Eleanor Roosevelt was a fierce supporter of Stevenson, so it made sense for the Democratic National Convention to dispatch her when CBS extended an invitation to have representatives from the Democratic and Republican parties debate issues surrounding the pending election.

She was the daughter of Elliott Roosevelt, brother of President Theodore Roosevelt. In 1905, she married Franklin Delano Roosevelt, Teddy’s cousin and her own fifth cousin once removed.

Eleanor remained a political presence after FDR’s death during his fourth term in office in 1945. In 1946, President Harry Truman appointed her to the United Nations Human Rights Council; she also continued a syndicated newspaper column she had started in 1935, “My Day,” in which she offered her opinions on everything from foreign relations to Pearl Harbor. Her popularity was such that she even endorsed products like margarine. (The proceeds for that spot went to charity.)

The Republican National Committee, in turn, selected Margaret Chase Smith to be Eisenhower’s avatar. Smith was the first woman to serve in both the Senate and House, elected to the latter in 1940 and remaining until 1972. She had garnered praise in 1950 for turning the tables on anti-communist zealot Joseph McCarthy. Smith was lukewarm to the idea of the debate, however, before being informed Eisenhower specifically requested that she attend.

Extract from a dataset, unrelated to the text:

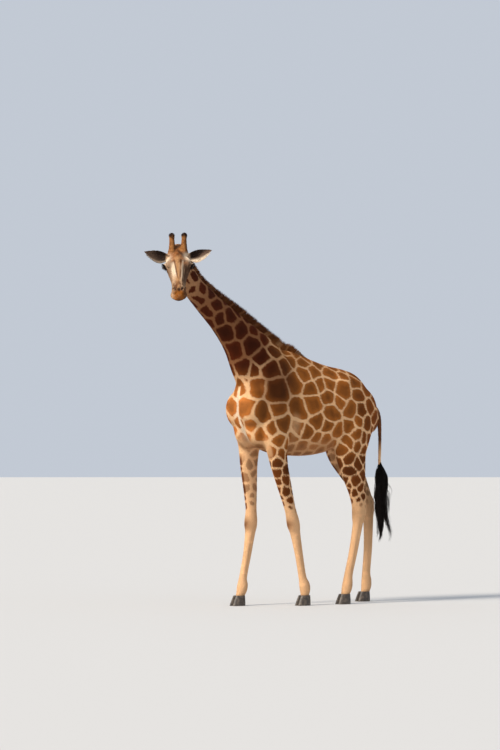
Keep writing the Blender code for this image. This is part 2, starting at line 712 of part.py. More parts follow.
def build_giraffe():
    """Build every part, part them with thin gaps and name them."""
    clear_scene()
    home = collection("giraffe")
    shop = collection("cutters", cutters=True)
    body = build_body(shop)
    head = build_head(shop)

    row, ahead = row_at(NECK, HEAD_CUT), row_at(NECK, HEAD_CUT + 0.2)
    cut_point = Vector(row[:3])
    cut_run = (Vector(ahead[:3]) - cut_point).normalized()
    keep_side(body, cut_point - cut_run * GAP / 2, -cut_run)
    keep_side(head, cut_point + cut_run * GAP / 2, cut_run)
    keep_side(body, Vector((0, 0, HOOF_HEIGHT + GAP)), Vector((0, 0, 1)))

    mane = build_mane(shop)
    tail = build_tail(TAIL, shop)
    cut(body, mane, GAP)
    cut(tail, body, GAP)
    tuft = build_tail(TUFT, shop)
    keep_side(tail, Vector((0, 0, TUFT_TOP + GAP / 2)), Vector((0, 0, 1)))
    keep_side(tuft, Vector((0, 0, TUFT_TOP - GAP / 2)), Vector((0, 0, -1)))
    cut(head, mane, GAP)
    place = head_matrix()
    for sign, side in ((1, "left"), (-1, "right")):
        spot = place @ Vector((sign * EYE_CENTRE.x, EYE_CENTRE.y, EYE_CENTRE.z))
        eye = ellipsoid("eye", spot, (EYE_RADIUS,) * 3, shop, segments=12)
        horn = build_horn(sign, shop)
        ear = build_ear(sign, shop)
        cut(ear, head, GAP)
        cut(head, eye, GAP)
        cut(head, horn, GAP)
        finish(eye, "eye_" + side, "eye", home)
        finish(horn, "ossicone_" + side, "ossicone", home)
        finish(ear, "ear_" + side, "ear", home)
        for leg, table in (("fore", FORE_JOINTS), ("hind", HIND_JOINTS)):
            hoof = build_hoof(table[side], shop)
            finish(hoof, "hoof_%s_%s" % (leg, side), "hoof", home)
    for name, kind, item in part_body(body, shop):
        finish(item, name, kind, home)
    finish(head, "head", "head", home)
    finish(mane, "mane", "mane", home)
    finish(tail, "tail", "tail", home)
    finish(tuft, "tail_tuft", "tuft", home)
    centre_on_floor(home)


def centre_on_floor(home):
    """Move the whole animal so the middle of its outline stands over the origin."""
    points = [vertex.co for item in home.objects for vertex in item.data.vertices]
    low = Vector(min(p[i] for p in points) for i in range(3))
    high = Vector(max(p[i] for p in points) for i in range(3))
    shift = Vector((-(low.x + high.x) / 2, -(low.y + high.y) / 2, -low.z))
    for item in home.objects:
        item.data.transform(Matrix.Translation(shift))
        item.data.update()


build_giraffe()
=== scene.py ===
"""A standing giraffe in its coat: skin, hair, eyes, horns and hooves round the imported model."""
import math

import bmesh
import bpy
import numpy as np
from bpy.props import FloatProperty, FloatVectorProperty, PointerProperty
from mathutils import Matrix, Vector, noise
from mathutils.bvhtree import BVHTree


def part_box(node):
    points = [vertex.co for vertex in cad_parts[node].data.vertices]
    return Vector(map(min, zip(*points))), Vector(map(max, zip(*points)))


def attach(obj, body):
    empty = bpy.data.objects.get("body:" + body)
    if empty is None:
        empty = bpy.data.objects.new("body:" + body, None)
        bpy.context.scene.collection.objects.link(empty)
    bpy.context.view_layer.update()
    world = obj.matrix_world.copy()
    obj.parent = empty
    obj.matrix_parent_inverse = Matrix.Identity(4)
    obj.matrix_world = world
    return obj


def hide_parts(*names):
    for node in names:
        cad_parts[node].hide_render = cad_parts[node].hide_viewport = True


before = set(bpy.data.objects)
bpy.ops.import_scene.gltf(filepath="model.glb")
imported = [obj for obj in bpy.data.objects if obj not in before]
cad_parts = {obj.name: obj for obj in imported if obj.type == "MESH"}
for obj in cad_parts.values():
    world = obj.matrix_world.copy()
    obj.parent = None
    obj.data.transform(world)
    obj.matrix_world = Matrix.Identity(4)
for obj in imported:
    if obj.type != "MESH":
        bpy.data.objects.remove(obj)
noise.seed_set(2)     # without a fixed seed the markings would wander anew at each run
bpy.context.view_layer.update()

bl_info = {
    "name": "Giraffe in its coat",
    "version": (1, 0, 0),
    "blender": (4, 5, 0),
    "location": "View3D > Sidebar > Giraffe",
    "description": "Builds the skin, coat, hair, eyes, horns and hooves of a standing giraffe",
    "category": "Object",
}

SIDES = ((1, "left"), (-1, "right"))
LEGS = (("fore", "left"), ("fore", "right"), ("hind", "left"), ("hind", "right"))
FLESH = [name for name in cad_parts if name.split("_")[0] in (
    "head", "neck", "chest", "barrel", "rump", "foreleg", "hindleg", "ear", "tail")
    and name != "tail_tuft"]

# ---- the animal's own sizes, in metres; x is its left, -y the way it faces --------------------
HEAD_ORIGIN = Vector((0.258, -1.753, 3.620))   # back of the skull
HEAD_YAW = math.radians(57.5)
HEAD_PITCH = math.radians(50.0)
HEAD_ROLL = math.radians(-2.2)
HEAD = (Matrix.Translation(HEAD_ORIGIN) @ Matrix.Rotation(HEAD_YAW, 4, "Z")
        @ Matrix.Rotation(HEAD_PITCH, 4, "X") @ Matrix.Rotation(HEAD_ROLL, 4, "Y"))
HEAD_BACK = np.array(HEAD.inverted())
ACROSS = Vector((1, 0, 0))

EYE_CENTRE = Vector((0.123, -0.300, 0.045))
EYE_RADIUS = 0.028
CORNEA = 0.0012                   # how far the cornea bulges
EYE_AXIS = Vector((0.80, -0.58, 0.10)).normalized()
LID_HALF_WIDTH = 1.10             # half angles of the lid's opening
LID_HALF_HEIGHT = 0.62
LID_SKIN = 0.0042                 # how far the lids stand off the eyeball
EYE_HOLLOW = 0.007                # how deep the skin lies under it in the opening
HORN_BASE = Vector((0.057, -0.150, 0.095))
HORN_LENGTH = 0.180
EAR_ROOT = Vector((0.096, -0.178, 0.050))
EAR_LENGTH = 0.246
EAR_WIDTH = 0.132
EAR_THICKNESS = 0.0085
EAR_REACH = 0.12                  # how far from its axis a point may belong to an ear
EAR_RISE = 0.041                  # how far the tip bends upward
HOOF_HEIGHT = 0.105
HOOF_LENGTH = 0.150
HOOF_WIDTH = 0.126
CLEFT = 0.0024                    # half the gap between the toes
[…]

But Smith anticipated a problem: She feared she might be outmatched. Smith knew the former first lady and was aware she was well versed on relevant issues, a polished public speaker, and familiar to the viewing public. In debate terms, Smith was an amateur staring down a professional. But Smith understood something Roosevelt did not: the power of television.

The Showdown

Television was rapidly expanding into American households in the 1950s. In 1949, just 172,000 families had a set. By 1953, the number was 52 million.

In addition to reshaping entertainment, the medium was also reshaping politics. Face the Nation on CBS featured pundits and politicians alike, typically one guest per show, discussing hot-button issues. (Prior to Smith and Roosevelt, all guests had been men.) In inviting party representatives to discuss the pending election, the network—and television—was taking the first step toward transforming discourse from radio and print to moving images, where looks, gestures, and flop sweat could all influence viewers.

Smith seized on this. At 59, she was 13 years younger than Roosevelt, whom she anticipated would come dressed in her usual matronly apparel. Smith calculated that a dark dress would look more visually striking on black and white televisions. Roosevelt’s pervasive hat, she reasoned, would give her opponent more an air of stuffiness: Smith went without and instead pinned a red rose to her chest. Sitting side by side, Smith looked like the more spirited participant.

But Roosevelt was far from doddering. When the show began its broadcast from Washington, D.C. the Sunday before the Tuesday election, it went as Smith expected as the two fielded questions from reporters. Roosevelt spoke eloquently and at length about tensions in the Middle East as well as what she perceived as the failings of the Eisenhower administration.

“We did not move soon enough,” Roosevelt said of those controversies. “We were partly held back by our oil interests. But these things don’t happen overnight. They build up. And I think anyone who has watched the situation in the Middle East growing has been longing to see some kind of constructive action on the part of the administration.”

Smith was so reticent to stand her ground that the program’s director grew exasperated: “Talk more, Senator Smith,” he scolded.

But Smith had a strategy. The one term she insisted upon was having time for each woman to have a closing argument. That’s when Smith excoriated the Democratic party for supporting Eisenhower during his military career in World War II but rejecting him now. That, Smith said, proved the rebuke of Eisenhower was merely about party lines, not any legitimate concern.

“What was surprising … was my abrupt change in delivery,” Smith later recalled. “It was not the soft, restrained, measured delivery a biting staccato.”

Roosevelt was so taken aback she turned to someone off-camera and remarked, “Did you hear what she said?” When Smith offered to shake hands, Roosevelt walked away.

What effect the debate had on voters is unknown but, given there were less than 48 hours left until the election, it’s likely most had their minds made up already. Eisenhower won in a landslide with 457 electoral votes. (Among the milestones of his second term: admitting both Alaska and Hawaii into the United States.)

But the debate between Roosevelt and Smith certainly proved crucial for all elections to follow. Come 1960, the actual presidential nominees, John F. Kennedy and Richard Nixon, appeared on television. Historians believe Kennedy’s relaxed demeanor helped secure his win against a fidgeting, sweaty Nixon. Perhaps the latter should have sent Margaret Chase Smith to appear in his place.